**DATA EXTRACT:**
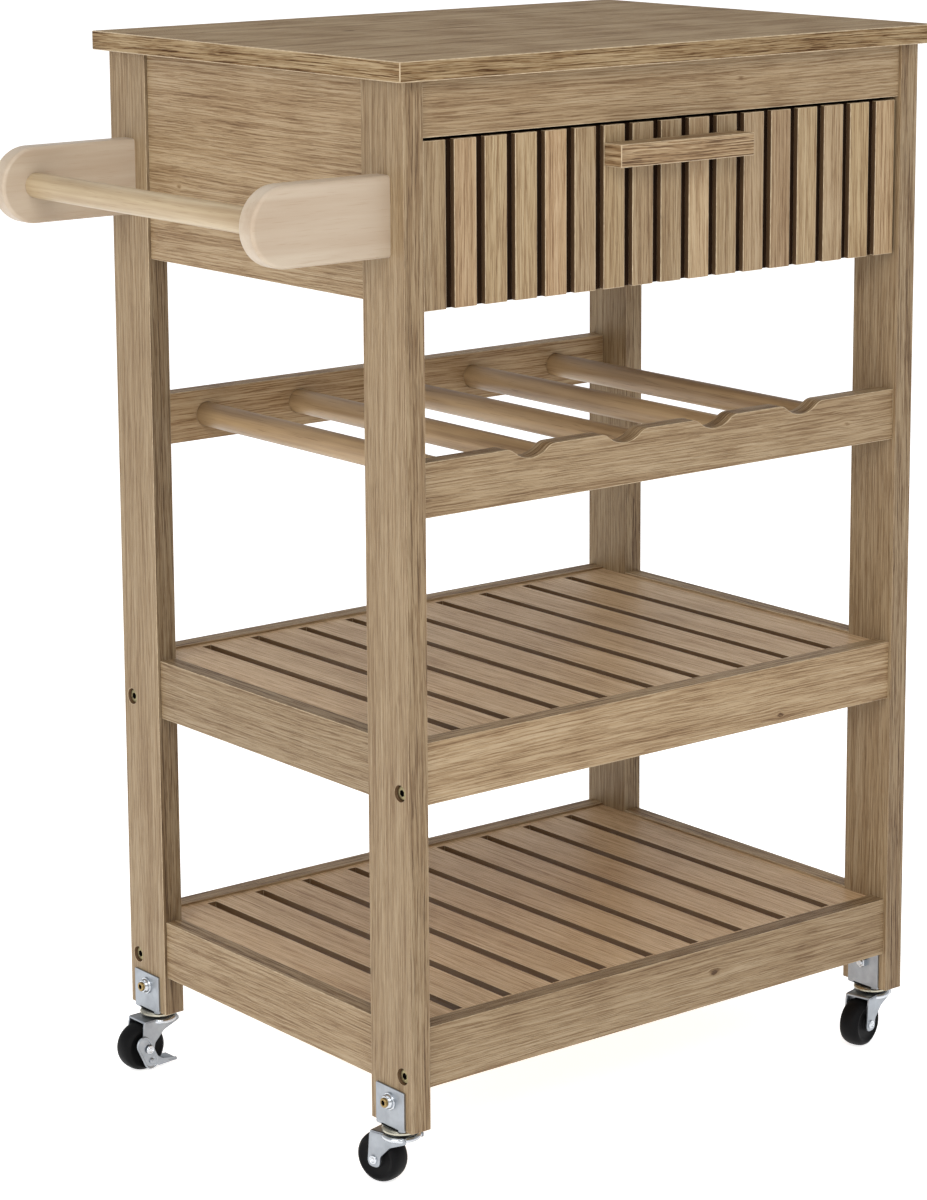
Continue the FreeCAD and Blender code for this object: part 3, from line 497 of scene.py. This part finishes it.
def slat_material():
    """Upright grain that starts afresh on each slat, brown on the slats' side walls."""
    graph = Graph("oak_slats")
    low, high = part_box("drawer_slats")
    count = 17
    width = 20.6 * MM
    pitch = (high.x - low.x - width) / (count - 1)
    coordinates = graph.node("TexCoord")
    place = graph.split(coordinates.outputs["Object"])
    index = graph.math("FLOOR", graph.math("DIVIDE", graph.math("SUBTRACT", place[0], low.x - 2 * MM), pitch))
    chance = graph.node("TexWhiteNoise", noise_dimensions="1D")
    graph.link(index, chance.inputs["W"])
    tones = graph.split(chance.outputs["Color"])
    along = graph.math("MULTIPLY_ADD", tones[0], 9.0, place[2])
    across = graph.math("SUBTRACT", place[0], graph.math("MULTIPLY_ADD", index, pitch, low.x + width / 2))
    leaning = graph.math("ADD", across, graph.math("MULTIPLY_ADD", tones[1], 0.03, -0.015))
    cathedral = graph.math("MULTIPLY", tones[2], 0.7)
    pattern = graph.group(OAK, graph.join(along, leaning, place[1]), cathedral, 0.9, 0.0)
    face = finish_wood(graph, pattern[0], pattern[1], wood_colours(1.0), 0.4)
    lightness = graph.math("MULTIPLY_ADD", tones[1], 0.34, 0.78)
    hue = graph.ramp(tones[0], ((0.0, (1.03, 0.98, 0.96)), (0.5, (1.0, 1.0, 1.0)), (1.0, (0.99, 1.0, 0.95))))
    toned = graph.mix(1.0, face, graph.join(lightness, lightness, lightness), "MULTIPLY")
    tint = graph.mix(1.0, toned, hue, "MULTIPLY")
    sideways = graph.math("ABSOLUTE", graph.split(coordinates.outputs["Normal"])[0])
    wall = graph.math("GREATER_THAN", sideways, 0.75)
    graph.link(graph.mix(wall, tint, (*colour(86, 66, 47), 1)), graph.shader["Base Color"])
    return graph.material


def backing_material():
    """The near-black brown board behind the slats, with a faint grain."""
    graph = Graph("dark_backing")
    place = graph.node("TexCoord").outputs["Object"]
    fleck = graph.noise(graph.vector("MULTIPLY", place, (420, 420, 30)), 3)
    base = graph.ramp(fleck, ((0.3, colour(26, 17, 10)), (0.7, colour(42, 28, 17))))
    graph.link(base, graph.shader["Base Color"])
    graph.shader["Roughness"].default_value = 0.8
    graph.shader["Specular IOR Level"].default_value = 0.08
    graph.bump(fleck, 0.1 * MM)
    return graph.material


def solid_wood(name, along, light, dark, streak_scale):
    """Clear-finished solid wood with soft streaks and short dark pores."""
    graph = Graph(name)
    low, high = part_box(name)
    place = graph.node("TexCoord").outputs["Object"]
    centred = graph.split(graph.vector("SUBTRACT", place, tuple((low + high) / 2)))
    others = [axis for axis in range(3) if axis != along]
    seed = sum(ord(letter) for letter in name) * 0.61
    grain = graph.join(graph.math("ADD", centred[along], seed), centred[others[0]], centred[others[1]])
    sway = graph.math("SUBTRACT", graph.noise(graph.vector("MULTIPLY", grain, (5, 30, 30)), 1), 0.5)
    wavy = graph.vector("ADD", grain, graph.join(0.0, graph.math("MULTIPLY", sway, 6 * MM), 0.0))
    streak = graph.noise(graph.vector("MULTIPLY", wavy, (3, streak_scale, streak_scale)), 3, 0.6)
    pore = graph.noise(graph.vector("MULTIPLY", wavy, (40, 1300, 1300)), 1)
    cloud = graph.noise(graph.vector("MULTIPLY", grain, (9, 40, 40)), 2)
    amount = graph.math("ADD", graph.math("MULTIPLY", graph.step(streak, 0.3, 0.75), 0.55),
                        graph.math("MULTIPLY", graph.step(pore, 0.6, 0.75), 0.3))
    amount = graph.math("ADD", amount, graph.math("MULTIPLY", graph.step(cloud, 0.35, 0.8), 0.3), clamp=True)
    middle = tuple((a + b) / 2 for a, b in zip(light, dark))
    graph.link(graph.ramp(amount, ((0.0, light), (0.5, middle), (1.0, dark))), graph.shader["Base Color"])
    graph.link(graph.math("MULTIPLY_ADD", amount, 0.15, 0.36), graph.shader["Roughness"])
    graph.shader["Specular IOR Level"].default_value = 0.45
    graph.bump(graph.math("SUBTRACT", 1.0, pore), 0.06 * MM)
    return graph.material


def dress_drawer_front():
    """The slats and the dark board behind them."""
    soften(dress("drawer_slats", slat_material(), PALE_EDGE_HIGHLIGHT), 0.45 * MM)
    soften(dress("drawer_front", backing_material()), 0.4 * MM, edge_material=False)


def dress_solid_wood():
    """Towel brackets and bar, and the wine dowels."""
    for end in ("front", "back"):
        name = f"towel_bracket_{end}"
        dress(name, solid_wood(name, X, colour(176, 161, 142), colour(154, 133, 111), 60))
    dress("towel_bar", solid_wood("towel_bar", Y, colour(178, 160, 130), colour(132, 108, 78), 160))
    for index in range(1, 6):
        name = f"wine_dowel_{index}"
        dress(name, solid_wood(name, Y, colour(171, 144, 108), colour(96, 70, 44), 130))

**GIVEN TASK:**
Return all the data above once more, precisely as given.

**ANSWER FOR THIS EXERCISE:**
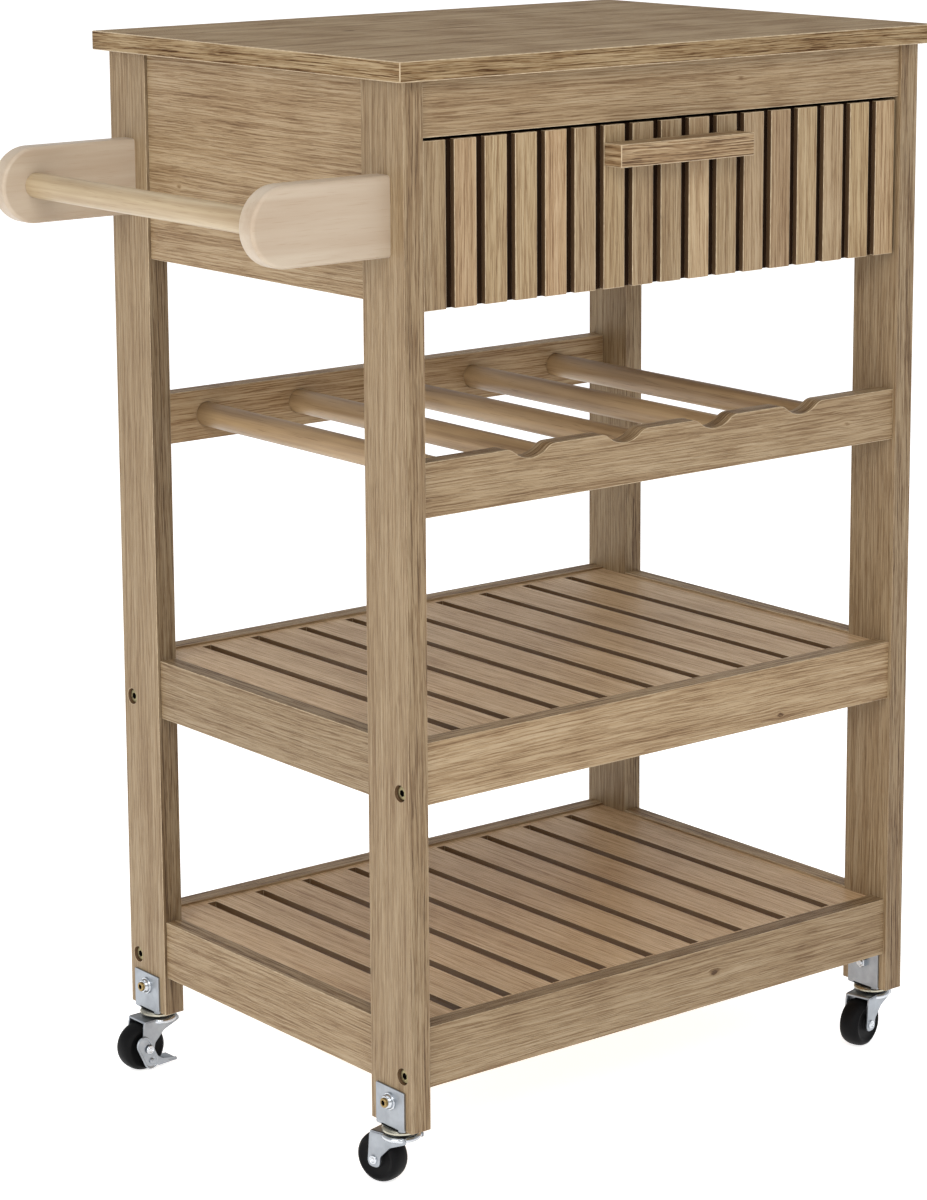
Continue the FreeCAD and Blender code for this object: part 3, from line 497 of scene.py. This part finishes it.
def slat_material():
    """Upright grain that starts afresh on each slat, brown on the slats' side walls."""
    graph = Graph("oak_slats")
    low, high = part_box("drawer_slats")
    count = 17
    width = 20.6 * MM
    pitch = (high.x - low.x - width) / (count - 1)
    coordinates = graph.node("TexCoord")
    place = graph.split(coordinates.outputs["Object"])
    index = graph.math("FLOOR", graph.math("DIVIDE", graph.math("SUBTRACT", place[0], low.x - 2 * MM), pitch))
    chance = graph.node("TexWhiteNoise", noise_dimensions="1D")
    graph.link(index, chance.inputs["W"])
    tones = graph.split(chance.outputs["Color"])
    along = graph.math("MULTIPLY_ADD", tones[0], 9.0, place[2])
    across = graph.math("SUBTRACT", place[0], graph.math("MULTIPLY_ADD", index, pitch, low.x + width / 2))
    leaning = graph.math("ADD", across, graph.math("MULTIPLY_ADD", tones[1], 0.03, -0.015))
    cathedral = graph.math("MULTIPLY", tones[2], 0.7)
    pattern = graph.group(OAK, graph.join(along, leaning, place[1]), cathedral, 0.9, 0.0)
    face = finish_wood(graph, pattern[0], pattern[1], wood_colours(1.0), 0.4)
    lightness = graph.math("MULTIPLY_ADD", tones[1], 0.34, 0.78)
    hue = graph.ramp(tones[0], ((0.0, (1.03, 0.98, 0.96)), (0.5, (1.0, 1.0, 1.0)), (1.0, (0.99, 1.0, 0.95))))
    toned = graph.mix(1.0, face, graph.join(lightness, lightness, lightness), "MULTIPLY")
    tint = graph.mix(1.0, toned, hue, "MULTIPLY")
    sideways = graph.math("ABSOLUTE", graph.split(coordinates.outputs["Normal"])[0])
    wall = graph.math("GREATER_THAN", sideways, 0.75)
    graph.link(graph.mix(wall, tint, (*colour(86, 66, 47), 1)), graph.shader["Base Color"])
    return graph.material


def backing_material():
    """The near-black brown board behind the slats, with a faint grain."""
    graph = Graph("dark_backing")
    place = graph.node("TexCoord").outputs["Object"]
    fleck = graph.noise(graph.vector("MULTIPLY", place, (420, 420, 30)), 3)
    base = graph.ramp(fleck, ((0.3, colour(26, 17, 10)), (0.7, colour(42, 28, 17))))
    graph.link(base, graph.shader["Base Color"])
    graph.shader["Roughness"].default_value = 0.8
    graph.shader["Specular IOR Level"].default_value = 0.08
    graph.bump(fleck, 0.1 * MM)
    return graph.material


def solid_wood(name, along, light, dark, streak_scale):
    """Clear-finished solid wood with soft streaks and short dark pores."""
    graph = Graph(name)
    low, high = part_box(name)
    place = graph.node("TexCoord").outputs["Object"]
    centred = graph.split(graph.vector("SUBTRACT", place, tuple((low + high) / 2)))
    others = [axis for axis in range(3) if axis != along]
    seed = sum(ord(letter) for letter in name) * 0.61
    grain = graph.join(graph.math("ADD", centred[along], seed), centred[others[0]], centred[others[1]])
    sway = graph.math("SUBTRACT", graph.noise(graph.vector("MULTIPLY", grain, (5, 30, 30)), 1), 0.5)
    wavy = graph.vector("ADD", grain, graph.join(0.0, graph.math("MULTIPLY", sway, 6 * MM), 0.0))
    streak = graph.noise(graph.vector("MULTIPLY", wavy, (3, streak_scale, streak_scale)), 3, 0.6)
    pore = graph.noise(graph.vector("MULTIPLY", wavy, (40, 1300, 1300)), 1)
    cloud = graph.noise(graph.vector("MULTIPLY", grain, (9, 40, 40)), 2)
    amount = graph.math("ADD", graph.math("MULTIPLY", graph.step(streak, 0.3, 0.75), 0.55),
                        graph.math("MULTIPLY", graph.step(pore, 0.6, 0.75), 0.3))
    amount = graph.math("ADD", amount, graph.math("MULTIPLY", graph.step(cloud, 0.35, 0.8), 0.3), clamp=True)
    middle = tuple((a + b) / 2 for a, b in zip(light, dark))
    graph.link(graph.ramp(amount, ((0.0, light), (0.5, middle), (1.0, dark))), graph.shader["Base Color"])
    graph.link(graph.math("MULTIPLY_ADD", amount, 0.15, 0.36), graph.shader["Roughness"])
    graph.shader["Specular IOR Level"].default_value = 0.45
    graph.bump(graph.math("SUBTRACT", 1.0, pore), 0.06 * MM)
    return graph.material


def dress_drawer_front():
    """The slats and the dark board behind them."""
    soften(dress("drawer_slats", slat_material(), PALE_EDGE_HIGHLIGHT), 0.45 * MM)
    soften(dress("drawer_front", backing_material()), 0.4 * MM, edge_material=False)


def dress_solid_wood():
    """Towel brackets and bar, and the wine dowels."""
    for end in ("front", "back"):
        name = f"towel_bracket_{end}"
        dress(name, solid_wood(name, X, colour(176, 161, 142), colour(154, 133, 111), 60))
    dress("towel_bar", solid_wood("towel_bar", Y, colour(178, 160, 130), colour(132, 108, 78), 160))
    for index in range(1, 6):
        name = f"wine_dowel_{index}"
        dress(name, solid_wood(name, Y, colour(171, 144, 108), colour(96, 70, 44), 130))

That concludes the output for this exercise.